Captain’s Log, Part 1


At 10:00 a..m. on May 31st, the tug C. L. Churchill towed the replica Lake Champlain Canal schooner Lois McClure, with the outboard-powered, inflatable boat Oocher standing by, out of her narrow berth at Perkins Pier in Burlington harbor. We were getting underway for the schooner’s tenth voyage, a four-month trip carrying a cargo of history on a tour of New York and Canadian canals, canals that, as we pointed out on the cover of our visitors’ brochure, were “born of the War of 1812.” The McClure is embarked on a three-year project to commemorate the 200th anniversary of the War and to celebrate 200 years of ensuing peace.
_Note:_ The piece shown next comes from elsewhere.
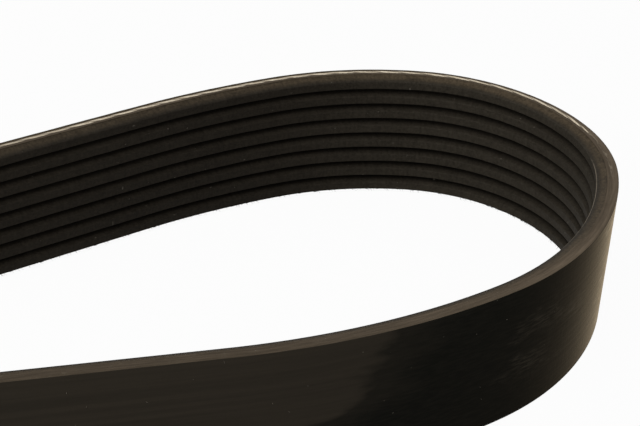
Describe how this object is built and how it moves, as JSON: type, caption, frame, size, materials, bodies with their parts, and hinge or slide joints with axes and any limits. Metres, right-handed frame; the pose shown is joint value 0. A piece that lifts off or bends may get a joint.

But she is a cargo-carrier, not a warship, so we make the connection via the historical fact that both New York’s Erie Canal and Canada’s Rideau Canal were inspired, in part, by the two countries’ perceived need for internal waterways on which to move military forces and supplies in the event of recurring hostilities after the Treaty of Ghent in 1815. Happily, the heavy traffic on these canals has been commercial.

Under tow, headed out of Burlington (photo: Tom Larsen)

Under tow, headed out of Burlington (photo: Tom Larsen)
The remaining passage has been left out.